[Start EXERCISE INPUTS]
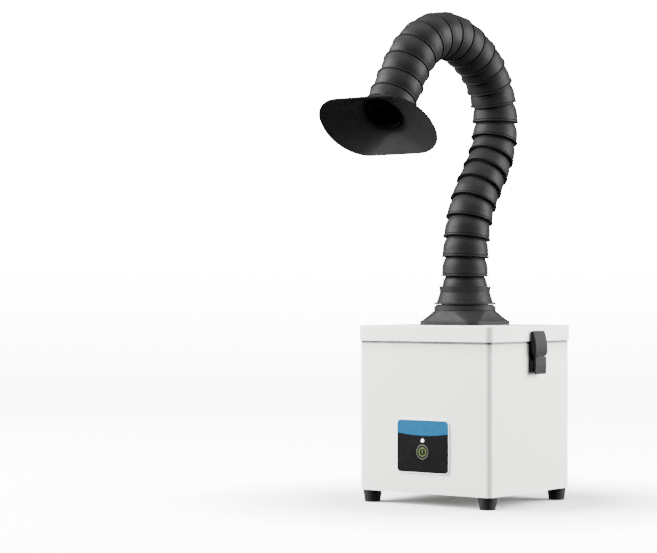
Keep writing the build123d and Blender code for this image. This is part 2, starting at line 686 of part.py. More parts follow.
def blower_housing():
    floor = BLOWER_BOTTOM + SCROLL_WALL
    housing = blower_space(SCROLL_WALL, BLOWER_BOTTOM, BLOWER_TOP)
    housing -= blower_space(0.0, floor, BLOWER_TOP + 1)
    housing -= rod(2 * SHAFT_RADIUS, BLOWER_BOTTOM - 1, floor + 1, 0, BLOWER_Y)
    for x, y in motor_screw_places():
        housing -= rod(M3_RADIUS, BLOWER_BOTTOM - 1, floor + 1, x, y)
    return housing


def blower_cover():
    """Cover plate with a raised inlet ring that reaches the shelf."""
    cover = blower_space(SCROLL_WALL, BLOWER_TOP, BLOWER_TOP + SHEET)
    cover += rod(INLET_RADIUS + SHEET, BLOWER_TOP, SHELF_Z, 0, BLOWER_Y)
    return cover - rod(INLET_RADIUS, BLOWER_TOP - 1, SHELF_Z + 1, 0, BLOWER_Y)


def impeller():
    """Forward-curved fan wheel: back plate, hub, blades and a top ring."""
    wheel = rod(IMPELLER_RADIUS, IMPELLER_BOTTOM, IMPELLER_BOTTOM + 2)
    wheel += rod(HUB_RADIUS, IMPELLER_BOTTOM, IMPELLER_BOTTOM + HUB_HEIGHT)
    ring = rod(IMPELLER_RADIUS, IMPELLER_TOP - 2, IMPELLER_TOP)
    wheel += ring - rod(IMPELLER_RADIUS - 5, IMPELLER_TOP - 3, IMPELLER_TOP + 1)
    height = IMPELLER_TOP - IMPELLER_BOTTOM - 2
    middle = IMPELLER_RADIUS - BLADE_LENGTH / 2 - 1
    blade = Pos(middle, 0, IMPELLER_BOTTOM + 1 + height / 2) * Rot(0, 0, BLADE_ANGLE)
    blade = blade * Box(BLADE_LENGTH, BLADE_THICKNESS, height)
    blades = [Rot(0, 0, 360 * i / BLADE_COUNT) * blade for i in range(BLADE_COUNT)]
    wheel = wheel + blades
    wheel -= rod(SHAFT_RADIUS, IMPELLER_BOTTOM - 1, IMPELLER_TOP)
    return Pos(0, BLOWER_Y, 0) * wheel


def motor_screw_places():
    angles = [radians(90 + 120 * i) for i in range(3)]
    return [(MOTOR_SCREW_CIRCLE * cos(a), BLOWER_Y + MOTOR_SCREW_CIRCLE * sin(a)) for a in angles]


def fan_motor():
    case = rod(MOTOR_RADIUS, MOTOR_BOTTOM, BLOWER_BOTTOM, 0, BLOWER_Y)
    case = fillet(case.faces().sort_by(Axis.Z)[0].edges(), 2)
    case -= rod(SHAFT_RADIUS + FIT, MOTOR_BOTTOM + 8, BLOWER_BOTTOM + 1, 0, BLOWER_Y)
    for x, y in motor_screw_places():
        case -= rod(M3_RADIUS, BLOWER_BOTTOM - 6, BLOWER_BOTTOM + 1, x, y)
    return case


def motor_shaft():
    return rod(SHAFT_RADIUS, MOTOR_BOTTOM + 8 + SLIP, IMPELLER_BOTTOM + 20, 0, BLOWER_Y)


def m3_screws():
    """Motor screws from inside the blower and grille screws from behind."""
    screws = []
    floor = BLOWER_BOTTOM + SCROLL_WALL
    for x, y in motor_screw_places():
        head = rod(M3_HEAD, floor, floor + 2, x, y)
        screws.append(head + rod(M3_RADIUS, floor - 6, floor + 1, x, y))
    for x, z in grille_holes():
        head = rod_y(M3_HEAD, REAR + SHEET, REAR + SHEET + 1.6, x, z)
        screws.append(head + rod_y(M3_RADIUS, REAR - SHEET, REAR + SHEET + 1, x, z))
    return screws


# ---------------------------------------------------------------- rear wall
def grille_holes():
    dx, dz = GRILLE_WIDTH / 2 - 3.2, GRILLE_HEIGHT / 2 - 3.2
    return [(GRILLE_X + sx * dx, GRILLE_Z + sz * dz) for sx in (-1, 1) for sz in (-1, 1)]


def exhaust_grille():
    grille = front_slab(GRILLE_WIDTH, GRILLE_HEIGHT, 4, GRILLE_X, GRILLE_Z, REAR, REAR + SHEET)
    width = GRILLE_WIDTH / 2 - GRILLE_EDGE - 1
    for i in range(GRILLE_SLOTS):
        z = GRILLE_Z + (i - (GRILLE_SLOTS - 1) / 2) * (GRILLE_SLOT + GRILLE_BAR)
        grille -= block((GRILLE_X - width, GRILLE_X + width), (REAR - 1, REAR + 5),
                        (z - GRILLE_SLOT / 2, z + GRILLE_SLOT / 2))
    for x, z in grille_holes():
        grille -= rod_y(M3_RADIUS, REAR - 1, REAR + 5, x, z)
    return grille


def power_inlet():
    """Panel socket with three blades in its cavity."""
    half_width, half_height = SOCKET_WIDTH / 2, SOCKET_HEIGHT / 2
    wide, high = half_width + SOCKET_WALL, half_height + SOCKET_WALL
    body = block((SOCKET_X - wide, SOCKET_X + wide), (REAR - SOCKET_DEPTH - 6, REAR + 0.1),
                 (SOCKET_Z - high, SOCKET_Z + high))
    body += front_slab(SOCKET_WIDTH + 14, SOCKET_HEIGHT + 9, 3, SOCKET_X, SOCKET_Z,
                       REAR, REAR + SHEET)
    body -= front_slab(SOCKET_WIDTH, SOCKET_HEIGHT, 2.5, SOCKET_X, SOCKET_Z,
                       REAR - SOCKET_DEPTH, REAR + 5)
    for dx, dz in ((-7, -2), (0, 2.5), (7, -2)):
        body += block((SOCKET_X + dx - 1, SOCKET_X + dx + 1), (REAR - SOCKET_DEPTH - 1, REAR - 5),
                      (SOCKET_Z + dz - 2.2, SOCKET_Z + dz + 2.2))
    return body


# ---------------------------------------------------------------- power supply
def psu_holes():
    return [(x, y) for x in (PSU_X[0] + 4, PSU_X[1] - 4) for y in (PSU_Y[0] + 4, PSU_Y[1] - 4)]


def power_supply():
    """Board with transformer, two capacitors and a heat sink."""
    top = PSU_Z + BOARD_THICKNESS
    board = block(PSU_X, PSU_Y, (PSU_Z, top))
    board += block((42, 66), (-20, 8), (top - 0.1, top + 22))
    for y in (-40, 26):
        board += rod(7, top - 0.1, top + 20, 56, y)
    board += block((36, 39), (-20, 20), (top - 0.1, top + 24))
    for x, y in psu_holes():
        board -= rod(M3_RADIUS, PSU_Z - 1, top + 1, x, y)
    return board


def board_standoffs():
    """Posts under the power supply and behind the control board."""
    posts = [rod(STANDOFF_RADIUS, FLOOR, PSU_Z, x, y) for x, y in psu_holes()]
    for x, z in board_holes():
        posts.append(rod_y(STANDOFF_RADIUS, FRONT + SHEET, BOARD_FRONT, x, z))
    return posts


# ---------------------------------------------------------------- write every node
save("cabinet_shell", cabinet_shell())
save("rubber_feet", *[foot(x, y) for x, y in foot_places()])
save("foot_screws", *[foot_screw(x, y) for x, y in foot_places()])
save("lid_cap", lid_cap())
save("lid_gasket", lid_gasket())
save("arm_flange", arm_flange())
save("flange_screws", *[flange_screw(x, y) for x, y in flange_screw_places()])
save("swivel_collar", swivel_collar())
save("swivel_retainer", swivel_retainer())

BELL = bell()
BALLS = ball_places()
for number, ball_place in enumerate(BALLS[:-1], start=1):
    save(f"arm_segment_{number:02d}", place_on_ball(BELL, ball_place))
save("suction_hood", place_on_ball(suction_hood(), BALLS[-1]))

save("panel_bezel", panel_bezel())
save("panel_overlay", panel_overlay())
save("power_button", power_button())
save("led_lens", led_lens())
save("control_board", control_board())
save("board_standoffs", *board_standoffs())

save("latch_bases", *both_sides(latch_base()))
save("latch_catches", *both_sides(latch_catch()))
for part, shape in (("hasp", latch_hasp()), ("lever", latch_lever())):
    for side_name, piece in zip(("right", "left"), both_sides(shape)):
        save(f"latch_{part}_{side_name}", piece)

save("filter_shelf", filter_shelf())
save("shelf_brackets", shelf_bracket(-1), shelf_bracket(1))
save("hepa_filter", framed_filter(FILTER_BASE, HEPA_HEIGHT, HEPA_RIBS))
save("carbon_filter", framed_filter(FILTER_BASE + HEPA_HEIGHT, CARBON_HEIGHT, CARBON_RIBS))
save("prefilter_pad", prefilter_pad())

save("blower_housing", blower_housing())
save("blower_cover", blower_cover())
save("impeller", impeller())
save("fan_motor", fan_motor())
save("motor_shaft", motor_shaft())
save("m3_screws", *m3_screws())
save("exhaust_grille", exhaust_grille())
save("power_inlet", power_inlet())
save("power_supply", power_supply())
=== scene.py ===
import json
import math

import bpy
from mathutils import Matrix, Vector


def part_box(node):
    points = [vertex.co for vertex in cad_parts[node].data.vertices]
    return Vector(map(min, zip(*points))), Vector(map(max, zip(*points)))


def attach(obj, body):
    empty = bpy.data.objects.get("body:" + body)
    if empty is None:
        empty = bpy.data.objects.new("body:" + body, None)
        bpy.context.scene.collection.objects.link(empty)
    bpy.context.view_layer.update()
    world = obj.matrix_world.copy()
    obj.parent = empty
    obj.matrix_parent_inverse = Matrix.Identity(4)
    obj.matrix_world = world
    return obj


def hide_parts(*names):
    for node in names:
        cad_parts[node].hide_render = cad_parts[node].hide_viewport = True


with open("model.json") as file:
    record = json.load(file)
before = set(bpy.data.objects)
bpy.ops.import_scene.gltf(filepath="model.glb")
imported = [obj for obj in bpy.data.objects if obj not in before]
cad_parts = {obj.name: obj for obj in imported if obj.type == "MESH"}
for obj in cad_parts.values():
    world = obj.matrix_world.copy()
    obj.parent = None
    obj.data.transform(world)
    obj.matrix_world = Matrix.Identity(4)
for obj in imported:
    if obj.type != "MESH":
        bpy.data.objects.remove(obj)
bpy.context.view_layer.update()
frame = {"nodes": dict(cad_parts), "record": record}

MM = 0.001
TURN_STEPS = 112               # points round a turned piece


# ---------------------------------------------------------------- mesh helpers
def make_piece(name, verts, faces, material, sharp=40.0):
    """A mesh object with smooth faces and sharp creases past an angle in degrees."""
    mesh = bpy.data.meshes.new(name)
    mesh.from_pydata([tuple(v) for v in verts], [], faces)
    mesh.validate()
    mesh.materials.append(material)
    obj = bpy.data.objects.new(name, mesh)
    bpy.context.scene.collection.objects.link(obj)
    shade(obj, sharp)
    return obj


def shade(obj, sharp=40.0):
    """Smooth shading with creases kept."""
    obj.data.polygons.foreach_set("use_smooth", [True] * len(obj.data.polygons))
    obj.data.set_sharp_from_angle(angle=math.radians(sharp))


def rounded_outline(points, steps=5):
    """Closed outline from (across, up, radius) corners, each turned into a small curve."""
    outline = []
    for i, (x, z, radius) in enumerate(points):
        here = Vector((x, z))
        if radius == 0:
            outline.append(here)
            continue
        before = Vector(points[i - 1][:2]) - here
        after = Vector(points[(i + 1) % len(points)][:2]) - here
        start = here + before.normalized() * min(radius, 0.48 * before.length)
        end = here + after.normalized() * min(radius, 0.48 * after.length)
        for k in range(steps + 1):
            t = k / steps
            outline.append((1 - t) ** 2 * start + 2 * t * (1 - t) * here + t**2 * end)
    return outline


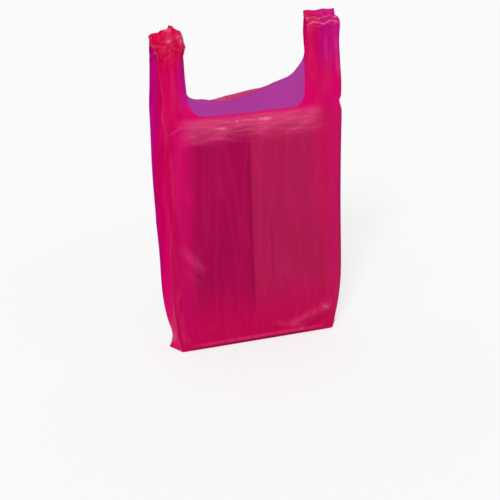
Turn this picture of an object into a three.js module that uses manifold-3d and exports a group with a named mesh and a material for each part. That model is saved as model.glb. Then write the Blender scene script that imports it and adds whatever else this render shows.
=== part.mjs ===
// Vest carrier bag of thin film, standing open.
//
// The bag is one blown tube of film with a pleat down each side. It is welded across the
// bottom and the top, and one U-shaped die cut through all layers leaves the two handles.
// It stands squared out: a flat six-sided base, upright panels, a crease where the rim
// leans in, and handles that close to a four-layer weld at their tops.
//
// Units are millimetres and +Z is up. The front panel faces -Y and the widest extent of the
// bag across its panels runs along X. The origin is the middle of the bounding box on the floor.

import * as THREE from 'three';
import { mergeVertices } from 'three/addons/utils/BufferGeometryUtils.js';
import Module from 'manifold-3d';

// Film
const wall = 0.7;              // nominal thickness of one layer
const layerGap = 0.2;          // air left between two layers that lie on each other

// Flat pattern
const panelWidth = 280;        // front or back panel, from side crease to side crease
const gussetLeaf = 76;         // one of the two leaves of a side pleat
const handleLength = 130;      // cut mouth edge to handle top, along the film
const handleWidth = 50;        // one handle at its welded top
const handleFlare = 4;         // how much wider a handle is at its root
const cutRadius = 18;          // rounding of the die cut's two lower corners
const weldHeight = 9;          // sealed strip across each handle top
const seamWidth = 3;           // bead of the bottom weld, which runs from ear to ear
const seamHeight = 0.5;        // how far that bead stands up inside the base

// Standing shape
const baseWidth = 247;         // straight front edge of the base
const baseDepth = 52;          // front edge to back edge of the base
const earReach = 14;           // how far each end of the bottom weld stands out of the base
const earHeight = 12;          // height of the doubled film at each end of the bottom weld
const bodyHeight = 357;        // floor to the crease where the rim begins
const rimHeight = 18;          // that crease to the cut mouth edge
const rimLean = 2;             // how far the front rim leans in
const mouthDepth = 91;         // front rim to back rim
const sideFlareHeight = 120;   // height over which the sides spread to the full panel width
const shoulderSetback = 12;    // how far a side crease lies behind the face of its panel
const setbackRise = 60;        // height over which a side crease falls back to that distance
const shoulderHeight = 90;     // height below the mouth over which it comes forward again
const panelCrown = 3;          // outward swell of the front panel at half height
const bellyFold = 38;          // depth of the side pleat where the bag is filled out
const pleatFreeHeight = 125;   // height below the mouth over which the pleat falls in freely
const packingCrease = 1.4;     // ridge down the middle where the flat bag was folded in two
const ridgeReach = 28;         // how far that ridge spreads to either side
const slackCrown = 0.4;        // slight swell that every free panel keeps, also at floor and weld
const leafBow = 0.05;          // the same for a leaf of the side pleat

// Curves of the standing shape, as powers: 1 is straight and more is rounder
const flarePower = 2.5;        // how soon the sides reach their full width
const backLeanPower = 1.4;     // how late the back panel leaves the upright
const shoulderPower = 6;       // how tightly a panel turns back towards its side creases
const ridgeFadePower = 0.5;    // how soon the middle ridge reaches its full height

// Mesh fineness
const bodyLevels = 15;
const handleLevels = 9;
const levelBunching = 1.7;     // power that draws the body's levels together near the floor
const levelSpacing = 0.5;      // least height between two levels
const panelSteps = 16;
const leafSteps = 4;
const cutSteps = 10;
const mergeDistance = 1e-4;    // points nearer than this are one point

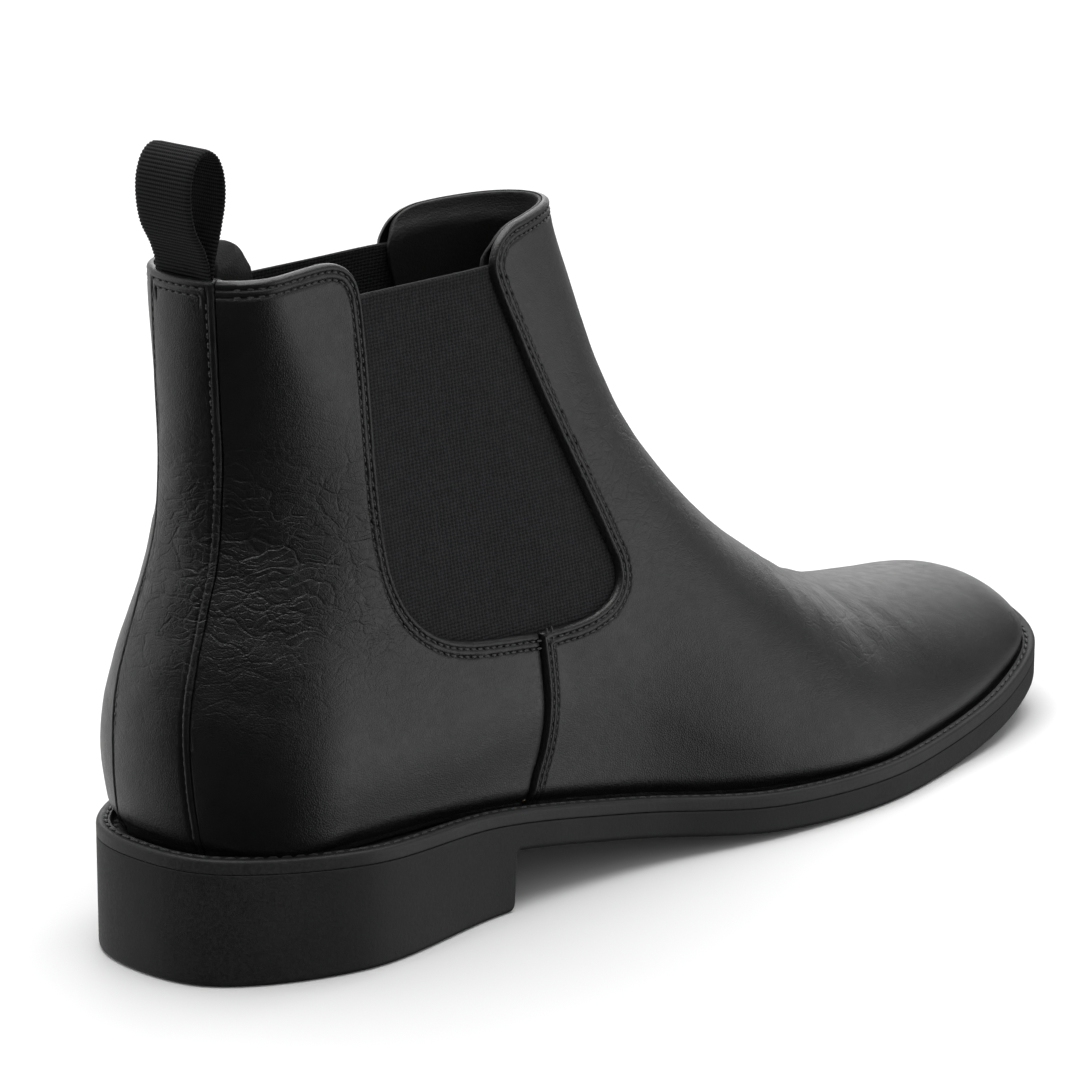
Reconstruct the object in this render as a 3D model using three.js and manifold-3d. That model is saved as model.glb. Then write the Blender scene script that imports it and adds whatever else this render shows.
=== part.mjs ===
// A men's chelsea boot, right foot, in millimetres with +Z up.
// The boot points along +X and its outer (lateral) side faces -Y. The origin is the centre of the heel
// tread. Inside the file the boot is laid out from the rearmost point of the sole, and the whole group
// is then shifted.
import * as THREE from 'three';
import { mergeVertices } from 'three/addons/utils/BufferGeometryUtils.js';
import Module from 'manifold-3d';

const wasm = await Module();
wasm.setup();

// ---- driving dimensions --------------------------------------------------------------------------
const GAP = 0.3;                    // clearance between neighbouring pieces
const HEEL_CENTRE_X = 40;           // from the back of the sole to the origin
const HEEL_LENGTH = 84;             // back of the sole to the heel breast
const SOLE_THICKNESS = 10;          // welt top to tread in the forepart
const WELT_THICKNESS = 3.3;
const WELT_WIDTH = 9.6;
const WELT_LEDGE = 4.5;             // how far the upper stands in from the welt's edge
const LEATHER = 1.4;
const MIDDLE_OUT = 1.7;             // the layer between leather and lining
const MIDDLE_IN = 3.2;
const ELASTIC_IN = 2.9;
const LINING_OUT = 3.5;
const LINING_IN = 4.4;
const LINING_FRONT = 290;           // the vamp lining stops here, behind the toe puff's tip
const BOARD_TOP = 2.5;              // insole board's top face above the welt's
const BOARD_FRONT = 280;            // board and sock liner stop here, behind the toe
const SOCK_THICKNESS = 1.2;
const HEEL_PAD_RISE = 2.3;
const LOOP_WIDTH = 17;
const WEBBING = 1.3;
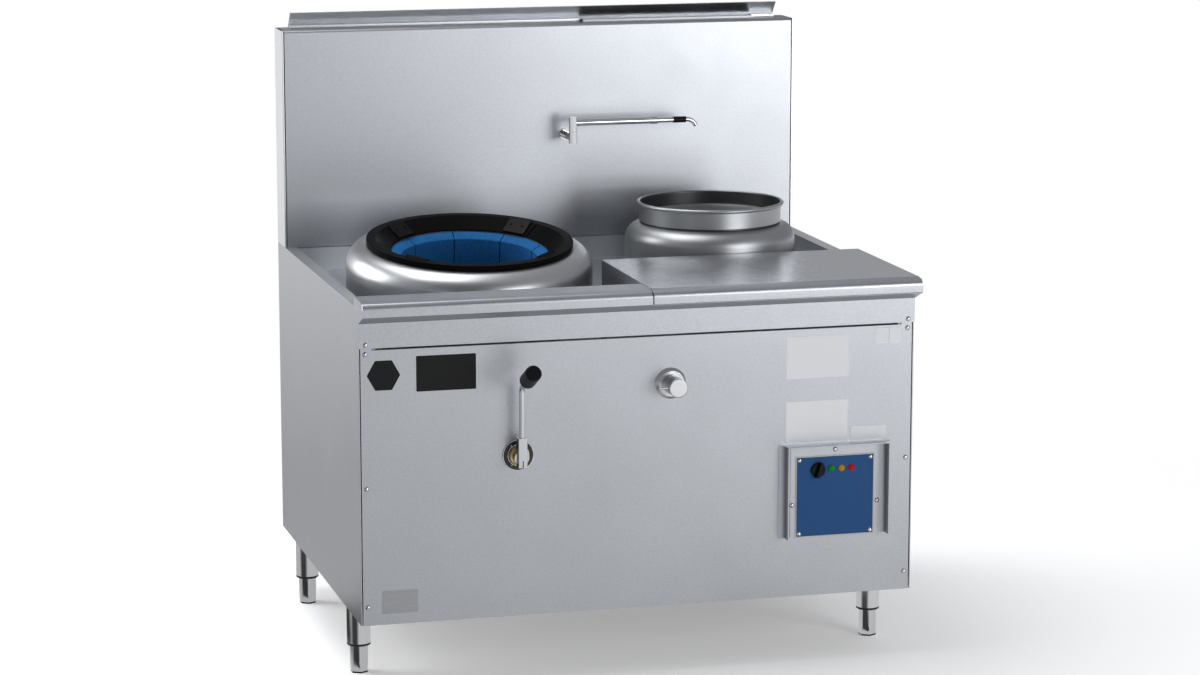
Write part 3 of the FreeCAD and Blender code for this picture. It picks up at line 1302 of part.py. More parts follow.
[End EXERCISE INPUTS]
▶ INSTRUCTIONS TO FOLLOW
Please write out the material word for word from its first line through the line holding "return housing", including both, and no line past it.

▶ EXERCISE SOLUTION
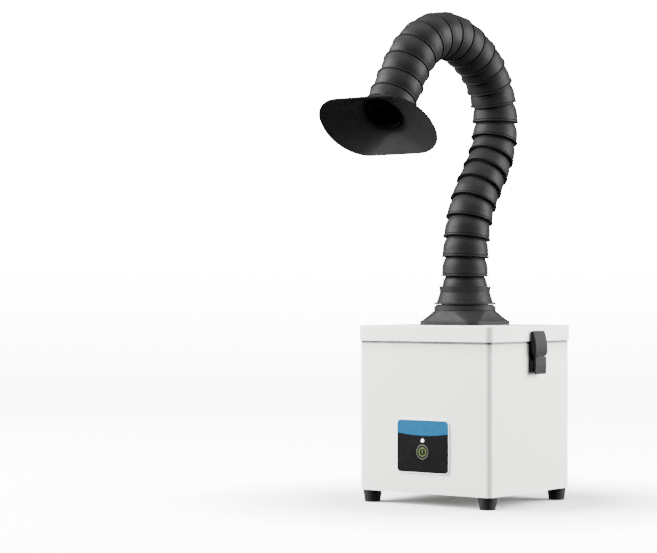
Keep writing the build123d and Blender code for this image. This is part 2, starting at line 686 of part.py. More parts follow.
def blower_housing():
    floor = BLOWER_BOTTOM + SCROLL_WALL
    housing = blower_space(SCROLL_WALL, BLOWER_BOTTOM, BLOWER_TOP)
    housing -= blower_space(0.0, floor, BLOWER_TOP + 1)
    housing -= rod(2 * SHAFT_RADIUS, BLOWER_BOTTOM - 1, floor + 1, 0, BLOWER_Y)
    for x, y in motor_screw_places():
        housing -= rod(M3_RADIUS, BLOWER_BOTTOM - 1, floor + 1, x, y)
    return housing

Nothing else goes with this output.